Go through the data below. Pull out every line that has the word "with".
-- -- --
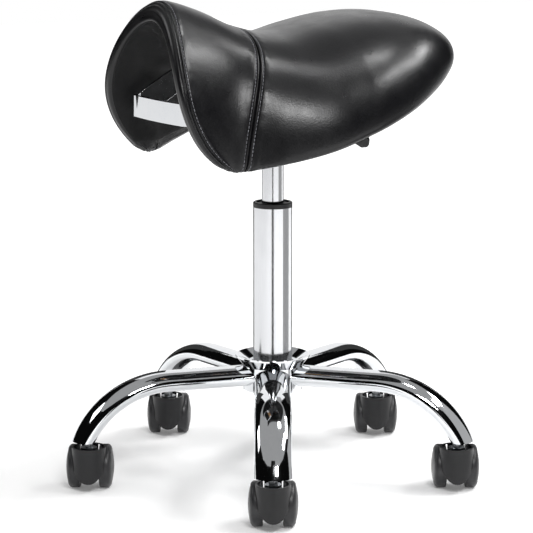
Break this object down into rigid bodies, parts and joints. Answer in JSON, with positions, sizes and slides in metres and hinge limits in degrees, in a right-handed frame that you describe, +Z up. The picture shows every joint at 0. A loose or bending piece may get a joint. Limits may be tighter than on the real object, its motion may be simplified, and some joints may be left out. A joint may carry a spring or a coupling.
{
  "type": "saddle stool",
  "caption": "Saddle stool: padded black saddle seat with a chrome grip under its pommel, levered tilt and gas-lift column, chrome star base on swivelling casters.",
  "frame": {"origin": "on the floor, straight under the axis of the gas column", "axes": "+Z up along the column, -Y the way the sitter faces, +X the sitter's left"},
  "size_m": [0.5245, 0.5311, 0.6154],
  "materials": {
    "bright_chrome": "polished",
    "satin_chrome": "satin",
    "wheel_plastic": "satin",
    "hood_plastic": "satin",
    "black_plastic": "satin",
    "black_leatherette": "satin",
    "black_lining": "matte",
    "seat_foam": "matte",
    "plywood": "matte",
    "black_painted_steel": "satin",
    "rubber": "matte",
    "aluminium": "satin",
    "zinc_steel": "satin"
  },
  "bodies": {
    "base": {"hub": "bright_chrome", "hub_collar": "bright_chrome", "leg_1": "bright_chrome", "leg_2": "bright_chrome", "leg_3": "bright_chrome", "leg_4": "bright_chrome", "leg_5": "bright_chrome", "caster_sockets": "zinc_steel", "caster_stems": "zinc_steel", "column_tube": "satin_chrome", "column_bushing": "black_plastic", "thrust_bearing": "zinc_steel"},
    "gas_rod": {"thrust_washer_upper": "zinc_steel", "piston_rod": "zinc_steel", "rod_clip": "zinc_steel", "rubber_buffer": "rubber", "piston": "aluminium"},
    "lift": {"gas_cylinder": "satin_chrome", "rod_seal": "rubber", "gas_valve": "aluminium", "mechanism_housing": "black_painted_steel", "tilt_pivot_pin": "zinc_steel", "tilt_clamp_rod": "zinc_steel", "lever_pins": "zinc_steel"},
    "release_pin": {"release_pin": "zinc_steel"},
    "height_lever": {"height_lever": "zinc_steel", "height_lever_grip": "black_plastic"},
    "tilt_lever": {"tilt_lever": "zinc_steel", "tilt_lever_grip": "black_plastic"},
    "seat": {"seat_plate": "black_painted_steel", "mounting_board": "plywood", "tee_nuts": "zinc_steel", "seat_bolts": "zinc_steel", "pommel_handle": "bright_chrome", "handle_screws": "zinc_steel", "seat_shell": "plywood", "seat_foam": "seat_foam", "seat_lining": "black_lining", "cover_front": "black_leatherette", "cover_rear": "black_leatherette"},
    "caster_1": {"caster_1_hood": "hood_plastic", "caster_1_axle": "zinc_steel"},
    "caster_1_wheel_left": {"caster_1_wheel_left": "wheel_plastic"},
    "caster_1_wheel_right": {"caster_1_wheel_right": "wheel_plastic"},
    "caster_2": {"caster_2_hood": "hood_plastic", "caster_2_axle": "zinc_steel"},
    "caster_2_wheel_left": {"caster_2_wheel_left": "wheel_plastic"},
    "caster_2_wheel_right": {"caster_2_wheel_right": "wheel_plastic"},
    "caster_3": {"caster_3_hood": "hood_plastic", "caster_3_axle": "zinc_steel"},
    "caster_3_wheel_left": {"caster_3_wheel_left": "wheel_plastic"},
    "caster_3_wheel_right": {"caster_3_wheel_right": "wheel_plastic"},
    "caster_4": {"caster_4_hood": "hood_plastic", "caster_4_axle": "zinc_steel"},
    "caster_4_wheel_left": {"caster_4_wheel_left": "wheel_plastic"},
    "caster_4_wheel_right": {"caster_4_wheel_right": "wheel_plastic"},
    "caster_5": {"caster_5_hood": "hood_plastic", "caster_5_axle": "zinc_steel"},
    "caster_5_wheel_left": {"caster_5_wheel_left": "wheel_plastic"},
    "caster_5_wheel_right": {"caster_5_wheel_right": "wheel_plastic"}
  },
  "joints": [
    {"name": "seat_swivel", "type": "hinge", "parent": "base", "child": "gas_rod", "pos_m": [0, 0, 0.11], "axis": [0, 0, 1], "continuous": true},
    {"name": "height_slide", "type": "slide", "parent": "gas_rod", "child": "lift", "axis": [0, 0, 1], "range_m": [-0.13, 0.01]},
    {"name": "seat_tilt", "type": "hinge", "parent": "lift", "child": "seat", "pos_m": [0, -0.045, 0.508], "axis": [1, 0, 0], "range_deg": [-2, 10]},
    {"name": "height_lever_lift", "type": "hinge", "parent": "lift", "child": "height_lever", "pos_m": [-0.034, 0, 0.5268], "axis": [0, 1, 0], "range_deg": [0, 5]},
    {"name": "release_pin_press", "type": "slide", "parent": "lift", "child": "release_pin", "axis": [0, 0, -1], "range_m": [0, 0.003], "stiffness_N_per_m": 600},
    {"name": "tilt_lever_turn", "type": "hinge", "parent": "lift", "child": "tilt_lever", "pos_m": [0.034, 0.048, 0.503], "axis": [0, -1, 0], "range_deg": [0, 12]},
    {"name": "caster_1_swivel", "type": "hinge", "parent": "base", "child": "caster_1", "pos_m": [0.20829, -0.12515, 0.06], "axis": [0, 0, 1], "continuous": true},
    {"name": "caster_1_wheel_left_spin", "type": "hinge", "parent": "caster_1", "child": "caster_1_wheel_left", "pos_m": [0.19286, -0.11588, 0.0275], "axis": [0.515, 0.8572, 0], "continuous": true},
    {"name": "caster_1_wheel_right_spin", "type": "hinge", "parent": "caster_1", "child": "caster_1_wheel_right", "pos_m": [0.19286, -0.11588, 0.0275], "axis": [0.515, 0.8572, 0], "continuous": true},
    {"name": "caster_2_swivel", "type": "hinge", "parent": "base", "child": "caster_2", "pos_m": [0.18339, 0.15942, 0.06], "axis": [0, 0, 1], "continuous": true},
    {"name": "caster_2_wheel_left_spin", "type": "hinge", "parent": "caster_2", "child": "caster_2_wheel_left", "pos_m": [0.16797, 0.16869, 0.0275], "axis": [0.515, 0.8572, 0], "continuous": true},
    {"name": "caster_2_wheel_right_spin", "type": "hinge", "parent": "caster_2", "child": "caster_2_wheel_right", "pos_m": [0.16797, 0.16869, 0.0275], "axis": [0.515, 0.8572, 0], "continuous": true},
    {"name": "caster_3_swivel", "type": "hinge", "parent": "base", "child": "caster_3", "pos_m": [-0.09495, 0.22368, 0.06], "axis": [0, 0, 1], "continuous": true},
    {"name": "caster_3_wheel_left_spin", "type": "hinge", "parent": "caster_3", "child": "caster_3_wheel_left", "pos_m": [-0.11038, 0.23295, 0.0275], "axis": [0.515, 0.8572, 0], "continuous": true},
    {"name": "caster_3_wheel_right_spin", "type": "hinge", "parent": "caster_3", "child": "caster_3_wheel_right", "pos_m": [-0.11038, 0.23295, 0.0275], "axis": [0.515, 0.8572, 0], "continuous": true},
    {"name": "caster_4_swivel", "type": "hinge", "parent": "base", "child": "caster_4", "pos_m": [-0.24208, -0.02118, 0.06], "axis": [0, 0, 1], "continuous": true},
    {"name": "caster_4_wheel_left_spin", "type": "hinge", "parent": "caster_4", "child": "caster_4_wheel_left", "pos_m": [-0.2575, -0.01191, 0.0275], "axis": [0.515, 0.8572, 0], "continuous": true},
    {"name": "caster_4_wheel_right_spin", "type": "hinge", "parent": "caster_4", "child": "caster_4_wheel_right", "pos_m": [-0.2575, -0.01191, 0.0275], "axis": [0.515, 0.8572, 0], "continuous": true},
    {"name": "caster_5_swivel", "type": "hinge", "parent": "base", "child": "caster_5", "pos_m": [-0.05466, -0.23677, 0.06], "axis": [0, 0, 1], "continuous": true},
    {"name": "caster_5_wheel_left_spin", "type": "hinge", "parent": "caster_5", "child": "caster_5_wheel_left", "pos_m": [-0.07009, -0.2275, 0.0275], "axis": [0.515, 0.8572, 0], "continuous": true},
    {"name": "caster_5_wheel_right_spin", "type": "hinge", "parent": "caster_5", "child": "caster_5_wheel_right", "pos_m": [-0.07009, -0.2275, 0.0275], "axis": [0.515, 0.8572, 0], "continuous": true}
  ],
  "couplings": [
    {"joint": "release_pin_press", "follows": "height_lever_lift", "m_per_rad": 0.034}
  ]
}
-- -- --
--- Reply to the task ---
Break this object down into rigid bodies, parts and joints. Answer in JSON, with positions, sizes and slides in metres and hinge limits in degrees, in a right-handed frame that you describe, +Z up. The picture shows every joint at 0. A loose or bending piece may get a joint. Limits may be tighter than on the real object, its motion may be simplified, and some joints may be left out. A joint may carry a spring or a coupling.
  "caption": "Saddle stool: padded black saddle seat with a chrome grip under its pommel, levered tilt and gas-lift column, chrome star base on swivelling casters.",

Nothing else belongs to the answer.